━━━━━ Provided data
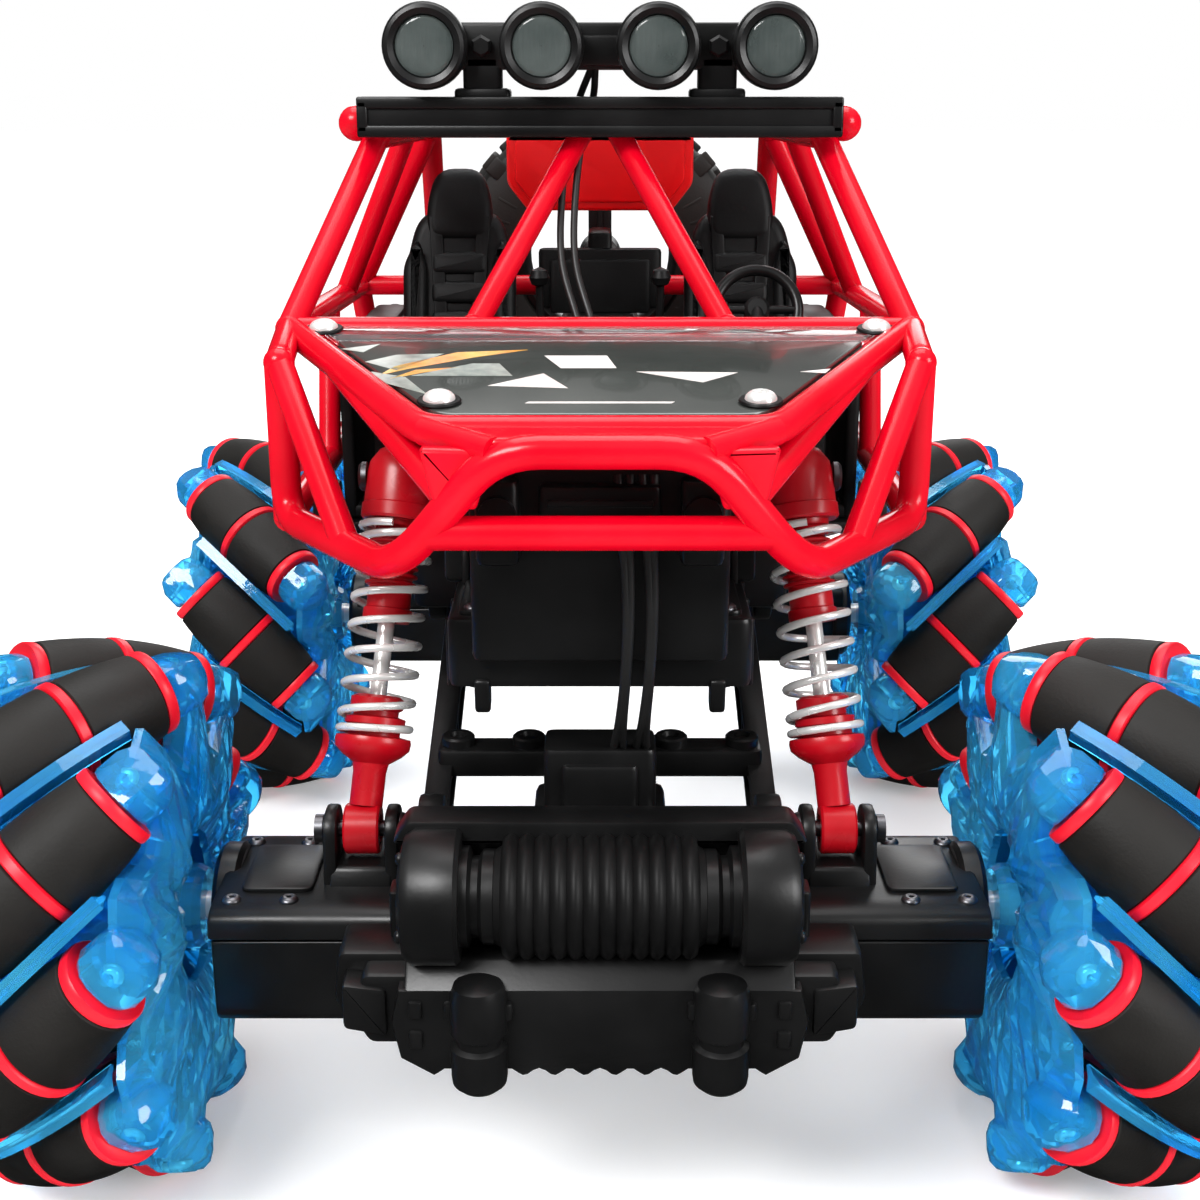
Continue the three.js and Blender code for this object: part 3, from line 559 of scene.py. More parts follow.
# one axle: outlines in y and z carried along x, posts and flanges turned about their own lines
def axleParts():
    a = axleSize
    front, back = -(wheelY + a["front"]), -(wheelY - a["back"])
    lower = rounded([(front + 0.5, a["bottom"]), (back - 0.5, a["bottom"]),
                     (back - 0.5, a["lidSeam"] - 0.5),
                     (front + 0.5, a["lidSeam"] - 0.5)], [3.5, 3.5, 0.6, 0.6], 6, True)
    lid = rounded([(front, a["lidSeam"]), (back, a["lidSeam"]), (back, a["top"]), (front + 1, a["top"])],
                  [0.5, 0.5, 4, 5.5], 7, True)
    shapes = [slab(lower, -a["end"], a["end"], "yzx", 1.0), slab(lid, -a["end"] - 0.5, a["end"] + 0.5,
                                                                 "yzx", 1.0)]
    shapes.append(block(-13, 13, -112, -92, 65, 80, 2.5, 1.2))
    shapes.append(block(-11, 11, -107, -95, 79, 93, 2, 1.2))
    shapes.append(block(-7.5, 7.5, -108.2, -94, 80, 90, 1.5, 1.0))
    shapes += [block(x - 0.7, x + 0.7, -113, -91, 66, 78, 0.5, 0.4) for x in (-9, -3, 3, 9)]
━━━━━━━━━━
— Written problem —
Copy each line of the data exactly, leaving nothing out.

— Output —
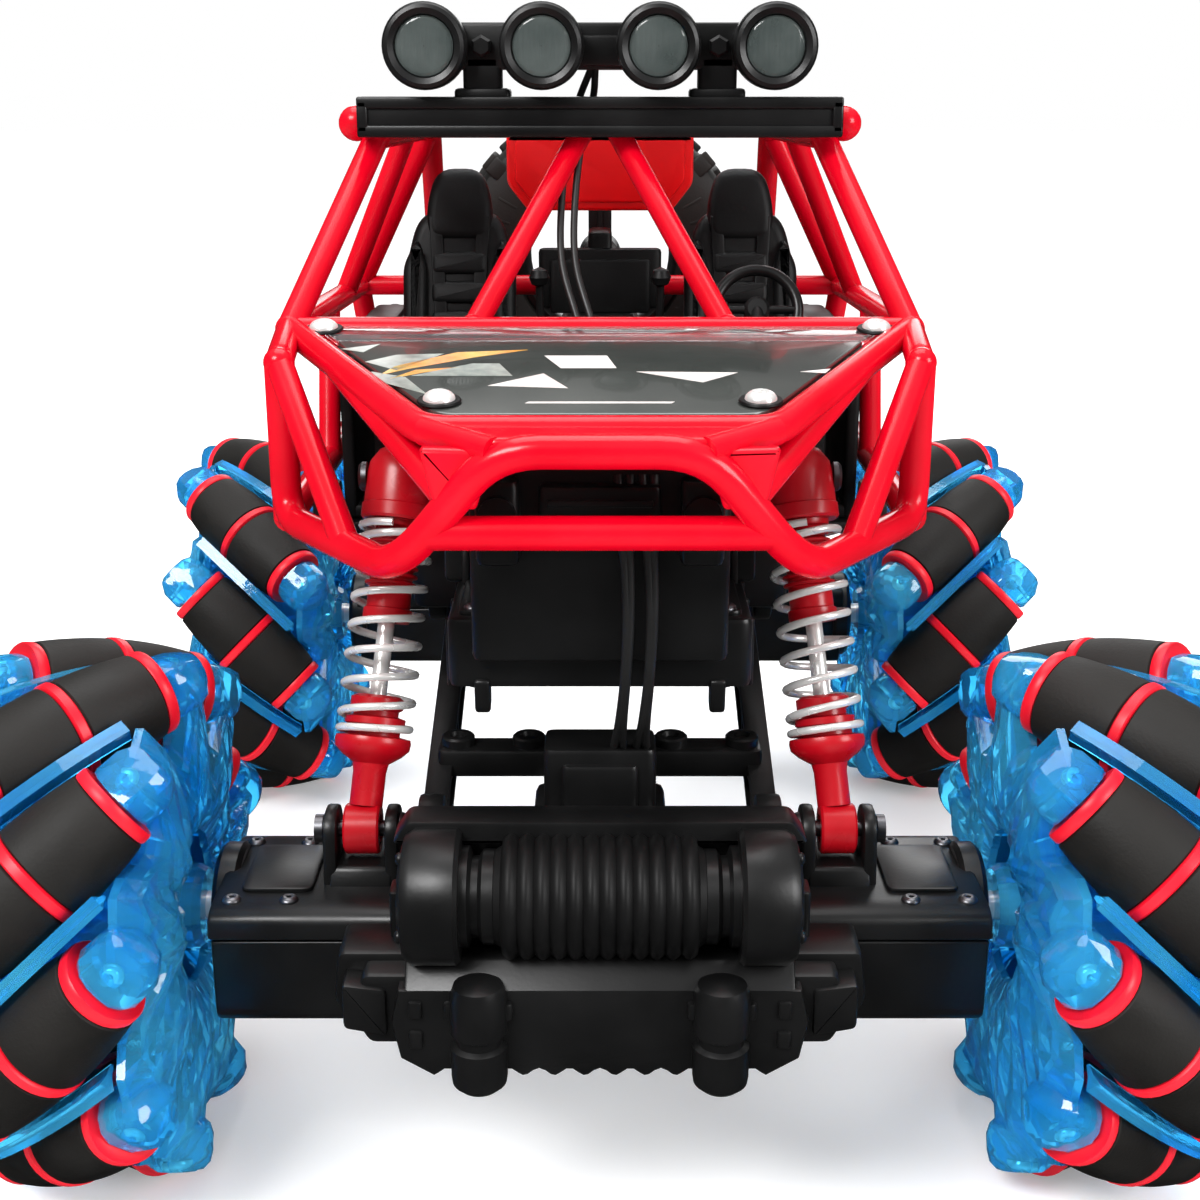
Continue the three.js and Blender code for this object: part 3, from line 559 of scene.py. More parts follow.
# one axle: outlines in y and z carried along x, posts and flanges turned about their own lines
def axleParts():
    a = axleSize
    front, back = -(wheelY + a["front"]), -(wheelY - a["back"])
    lower = rounded([(front + 0.5, a["bottom"]), (back - 0.5, a["bottom"]),
                     (back - 0.5, a["lidSeam"] - 0.5),
                     (front + 0.5, a["lidSeam"] - 0.5)], [3.5, 3.5, 0.6, 0.6], 6, True)
    lid = rounded([(front, a["lidSeam"]), (back, a["lidSeam"]), (back, a["top"]), (front + 1, a["top"])],
                  [0.5, 0.5, 4, 5.5], 7, True)
    shapes = [slab(lower, -a["end"], a["end"], "yzx", 1.0), slab(lid, -a["end"] - 0.5, a["end"] + 0.5,
                                                                 "yzx", 1.0)]
    shapes.append(block(-13, 13, -112, -92, 65, 80, 2.5, 1.2))
    shapes.append(block(-11, 11, -107, -95, 79, 93, 2, 1.2))
    shapes.append(block(-7.5, 7.5, -108.2, -94, 80, 90, 1.5, 1.0))
    shapes += [block(x - 0.7, x + 0.7, -113, -91, 66, 78, 0.5, 0.4) for x in (-9, -3, 3, 9)]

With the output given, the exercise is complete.